## Set exercise
Take the material and output all of it exactly.

## Supplied information
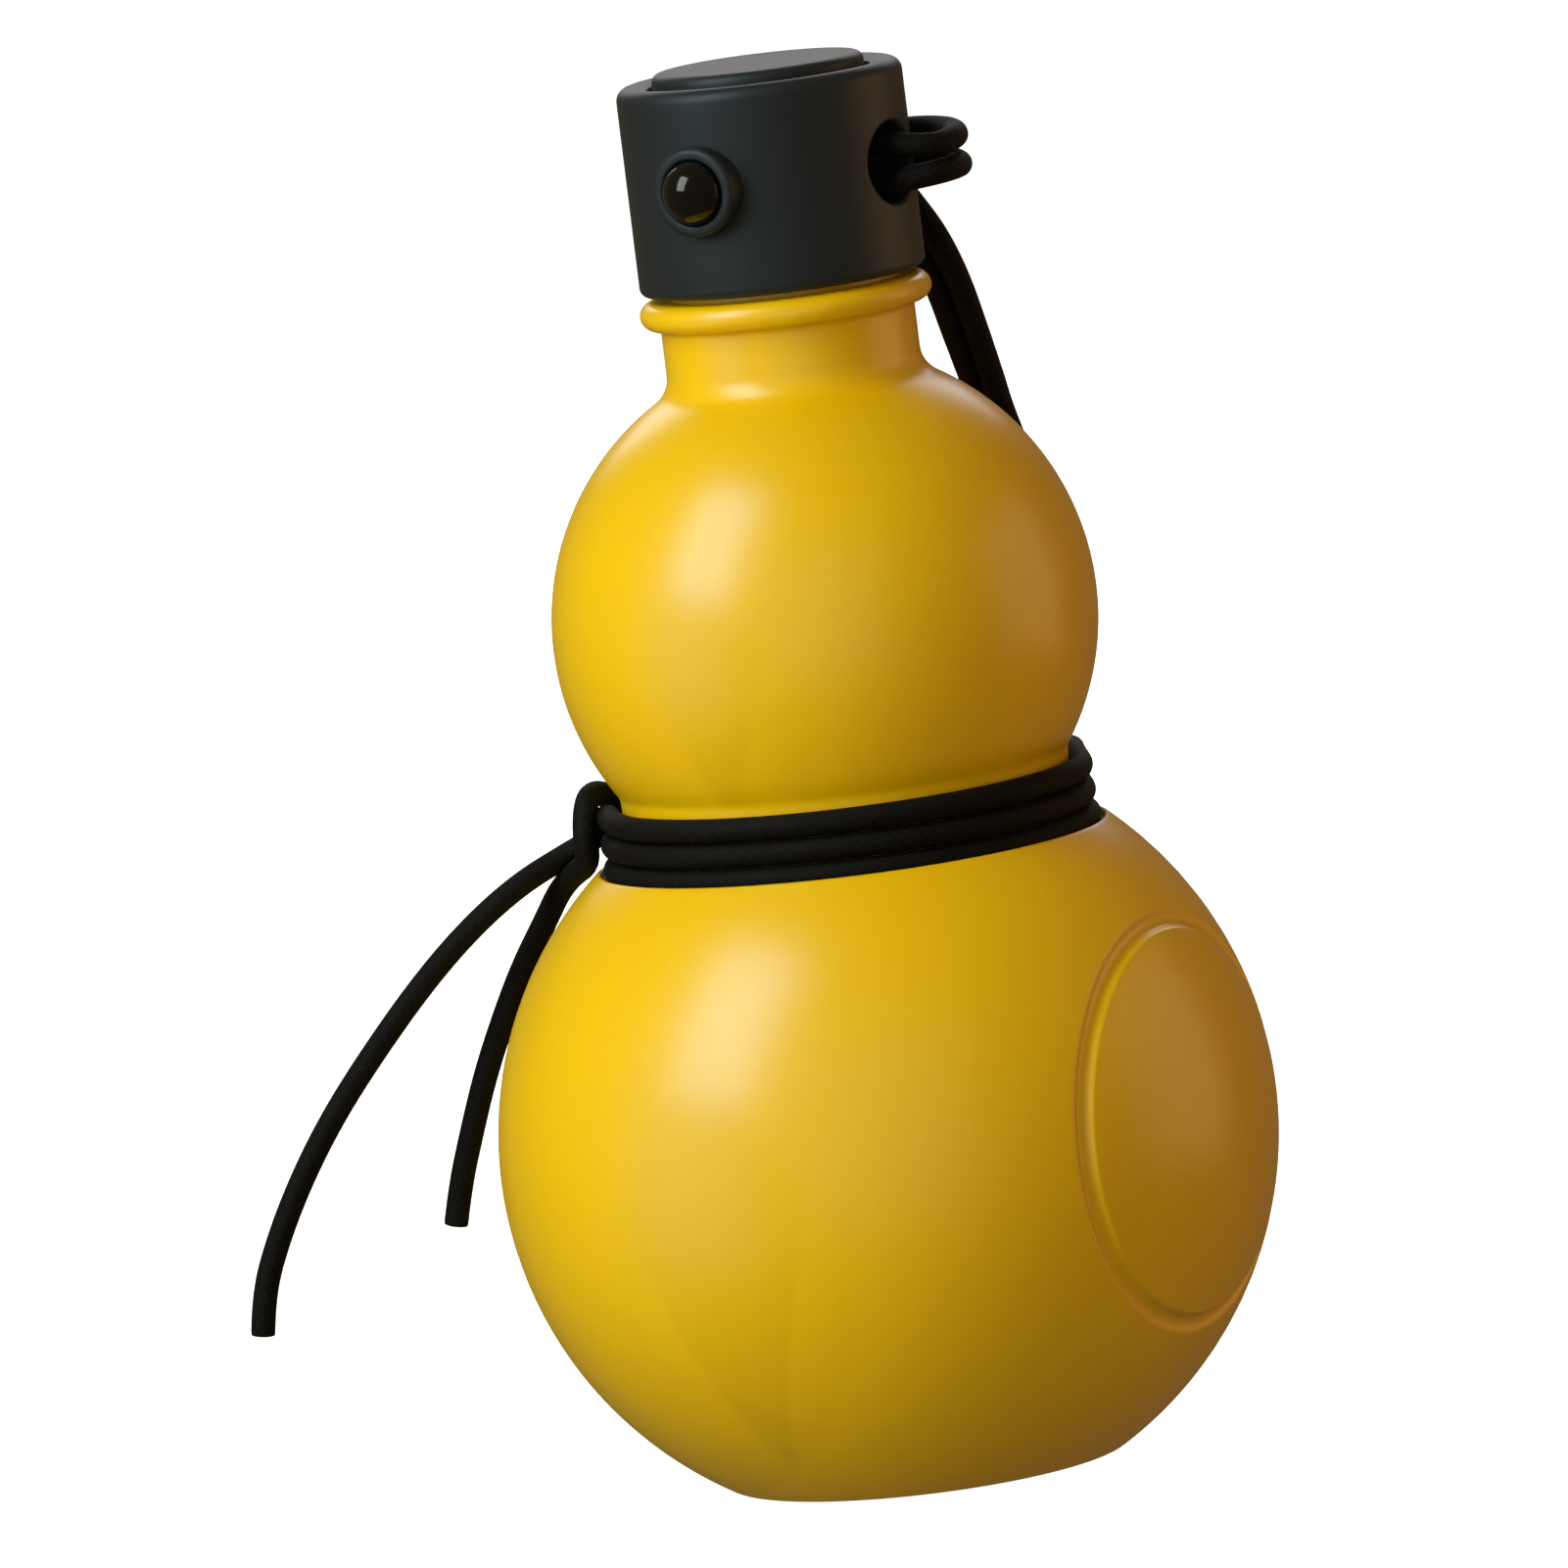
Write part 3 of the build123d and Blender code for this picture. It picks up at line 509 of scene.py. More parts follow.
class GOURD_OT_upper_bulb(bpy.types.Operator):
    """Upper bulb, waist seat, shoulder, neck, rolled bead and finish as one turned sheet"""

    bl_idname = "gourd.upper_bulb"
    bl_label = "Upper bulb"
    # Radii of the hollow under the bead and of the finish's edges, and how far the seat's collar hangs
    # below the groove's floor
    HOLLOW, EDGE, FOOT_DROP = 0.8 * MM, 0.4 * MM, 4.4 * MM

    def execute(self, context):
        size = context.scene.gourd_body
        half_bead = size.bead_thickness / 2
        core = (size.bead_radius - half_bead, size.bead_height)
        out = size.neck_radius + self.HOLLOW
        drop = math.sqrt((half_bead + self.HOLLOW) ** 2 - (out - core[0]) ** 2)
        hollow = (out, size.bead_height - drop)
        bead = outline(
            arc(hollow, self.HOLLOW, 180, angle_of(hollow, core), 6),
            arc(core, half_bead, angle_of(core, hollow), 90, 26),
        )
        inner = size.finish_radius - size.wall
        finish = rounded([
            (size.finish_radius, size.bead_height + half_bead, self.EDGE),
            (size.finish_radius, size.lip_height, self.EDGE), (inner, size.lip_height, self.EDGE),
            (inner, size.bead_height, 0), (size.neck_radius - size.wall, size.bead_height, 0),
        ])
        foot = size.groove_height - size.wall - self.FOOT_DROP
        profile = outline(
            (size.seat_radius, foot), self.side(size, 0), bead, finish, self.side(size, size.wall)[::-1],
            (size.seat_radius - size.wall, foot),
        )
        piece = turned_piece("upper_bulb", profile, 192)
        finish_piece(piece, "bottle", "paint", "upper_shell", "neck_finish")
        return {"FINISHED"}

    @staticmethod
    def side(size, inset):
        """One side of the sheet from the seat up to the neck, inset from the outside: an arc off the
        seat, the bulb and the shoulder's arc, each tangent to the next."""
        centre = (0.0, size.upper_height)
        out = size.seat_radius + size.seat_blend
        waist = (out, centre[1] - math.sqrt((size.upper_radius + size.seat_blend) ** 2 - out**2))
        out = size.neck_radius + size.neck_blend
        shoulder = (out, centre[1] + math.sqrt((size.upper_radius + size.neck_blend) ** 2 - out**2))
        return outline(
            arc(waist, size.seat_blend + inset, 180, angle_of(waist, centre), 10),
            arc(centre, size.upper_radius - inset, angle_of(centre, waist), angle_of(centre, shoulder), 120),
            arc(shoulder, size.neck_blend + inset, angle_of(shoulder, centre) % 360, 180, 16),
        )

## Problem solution
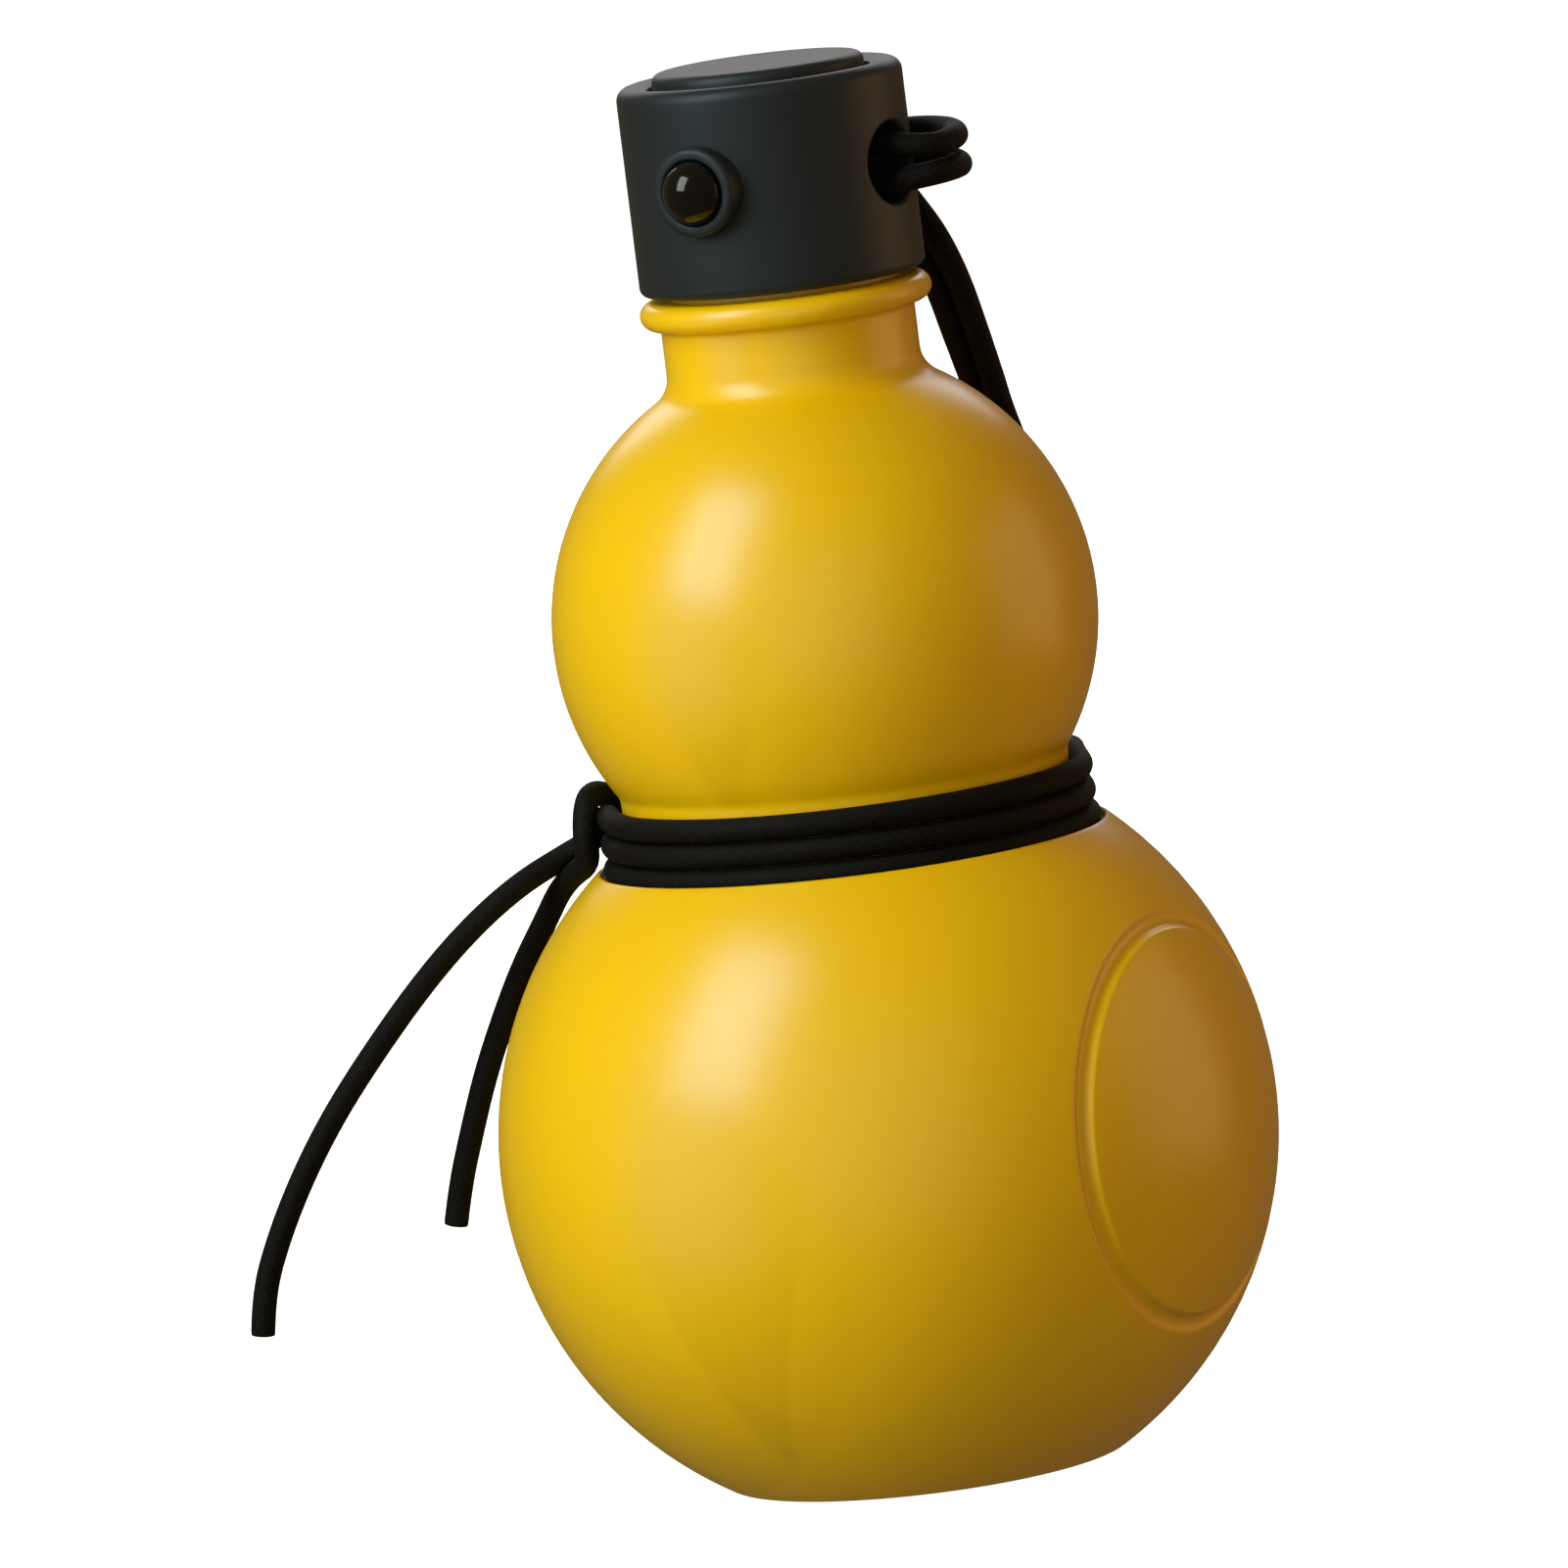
Write part 3 of the build123d and Blender code for this picture. It picks up at line 509 of scene.py. More parts follow.
class GOURD_OT_upper_bulb(bpy.types.Operator):
    """Upper bulb, waist seat, shoulder, neck, rolled bead and finish as one turned sheet"""

    bl_idname = "gourd.upper_bulb"
    bl_label = "Upper bulb"
    # Radii of the hollow under the bead and of the finish's edges, and how far the seat's collar hangs
    # below the groove's floor
    HOLLOW, EDGE, FOOT_DROP = 0.8 * MM, 0.4 * MM, 4.4 * MM

    def execute(self, context):
        size = context.scene.gourd_body
        half_bead = size.bead_thickness / 2
        core = (size.bead_radius - half_bead, size.bead_height)
        out = size.neck_radius + self.HOLLOW
        drop = math.sqrt((half_bead + self.HOLLOW) ** 2 - (out - core[0]) ** 2)
        hollow = (out, size.bead_height - drop)
        bead = outline(
            arc(hollow, self.HOLLOW, 180, angle_of(hollow, core), 6),
            arc(core, half_bead, angle_of(core, hollow), 90, 26),
        )
        inner = size.finish_radius - size.wall
        finish = rounded([
            (size.finish_radius, size.bead_height + half_bead, self.EDGE),
            (size.finish_radius, size.lip_height, self.EDGE), (inner, size.lip_height, self.EDGE),
            (inner, size.bead_height, 0), (size.neck_radius - size.wall, size.bead_height, 0),
        ])
        foot = size.groove_height - size.wall - self.FOOT_DROP
        profile = outline(
            (size.seat_radius, foot), self.side(size, 0), bead, finish, self.side(size, size.wall)[::-1],
            (size.seat_radius - size.wall, foot),
        )
        piece = turned_piece("upper_bulb", profile, 192)
        finish_piece(piece, "bottle", "paint", "upper_shell", "neck_finish")
        return {"FINISHED"}

    @staticmethod
    def side(size, inset):
        """One side of the sheet from the seat up to the neck, inset from the outside: an arc off the
        seat, the bulb and the shoulder's arc, each tangent to the next."""
        centre = (0.0, size.upper_height)
        out = size.seat_radius + size.seat_blend
        waist = (out, centre[1] - math.sqrt((size.upper_radius + size.seat_blend) ** 2 - out**2))
        out = size.neck_radius + size.neck_blend
        shoulder = (out, centre[1] + math.sqrt((size.upper_radius + size.neck_blend) ** 2 - out**2))
        return outline(
            arc(waist, size.seat_blend + inset, 180, angle_of(waist, centre), 10),
            arc(centre, size.upper_radius - inset, angle_of(centre, waist), angle_of(centre, shoulder), 120),
            arc(shoulder, size.neck_blend + inset, angle_of(shoulder, centre) % 360, 180, 16),
        )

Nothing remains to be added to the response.